This often-necessary task might seem simple, but it requires preparation and practice. Dr. Jodi Korich, a veterinarian and the director of Partners in Animal Health at Cornell University’s College of Veterinary Medicine, explains what you should do both now and when the moment of need arises.
Cat First-aid Kit
It helps to create mini "sub-kits" within your cat’s basic first-aid kit, with each containing items required for specific tasks. For the temperature-taking portion of the kit, you’ll need:
- Thermometer: While you can use a standard glass thermometer, Korich believes a digital one is safer. "If you accidentally drop the thermometer, which can happen when trying to control a squirming cat, it won’t then break and shatter," she explains. "A digital thermometer is also flexible and will move with your cat."
- Lubricant: It facilitates insertion of the thermometer. Korich suggests three choices that work equally well: mineral oil, KY Jelly and petroleum jelly.
- Alcohol: You should have this in your kit anyway, for treating certain wounds. In this case, it will be used to clean off the thermometer.
- Paper Towel: This is useful during cleanup.
Taking Your Cat’s Temperature
Even before your cat is ill, it’s important that you perform a few practice temperature-taking runs. These instructions assume that you are using a digital thermometer. To begin, lightly coat the tip of the thermometer with lubricant. Have all the other required items within reach.
If possible, "Try to find a friend or family member who can help out," advises Dr. Korich. One individual can then serve as the "cat holder," securing the cat with both hands between the feline’s neck and shoulders. If the cat might bite or scratch, have this second individual wear gloves and use a towel to hold the feline patient.
If you’re working alone, hold your cat against your side. Wrap an arm around the front of your cat so it cannot break free. If possible, place your cat on a raised surface, such as a table.
Lift your cat’s tail, but be gentle. If you pull too hard, you can hurt your cat, which might then bolt. Insert the thermometer into your cat’s anus. "There will be some initial resistance, due to contraction of the anal muscles," warns Korich. Hold the thermometer until it beeps, signifying that a temperature has been taken.
When finished, "It’s important that you don’t forget the treat," says Korich.
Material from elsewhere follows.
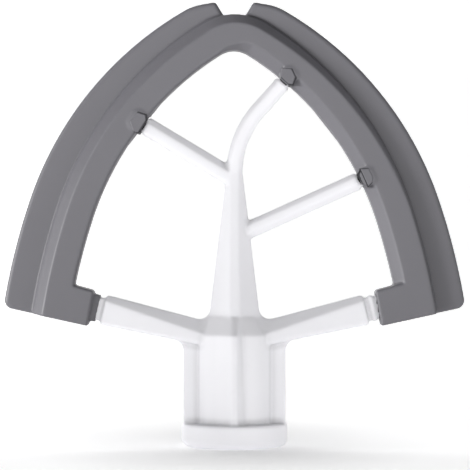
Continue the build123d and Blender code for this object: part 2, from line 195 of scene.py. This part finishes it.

This will help to ease your cat’s tension and reinforce that the temperature-taking process is rewarding and not threatening.
Korich says temperatures falling between 100.4°F to 102°F "are considered to be normal for cats." If your cat is emotionally stressed, however, its temperature could go up to around 103°F.
When to Take Your Cat’s Temperature
According to the Hale Veterinary Group of Wiltshire, England, "pyrogens," or substances that change the level at which the body temperature is maintained, cause fever. Pyrogens include "bacteria, viruses, toxins, some drugs and natural substances released by the body in response to inflammation." Cat temperatures tend to hold steady, so rises and falls strongly indicate that something is wrong.
Korich says your veterinarian might ask that you take your cat’s temperature after it has undergone a surgical procedure or has been diagnosed with an illness. "Visits to the hospital can be tremendously stressful for cats, so home monitoring under a veterinarian’s supervision can allow the cat to recover quicker," she explains.
"Cats are notoriously secretive about illness," says Korich. Temperature is one key indicator of sickness that your clever feline cannot fake or hide.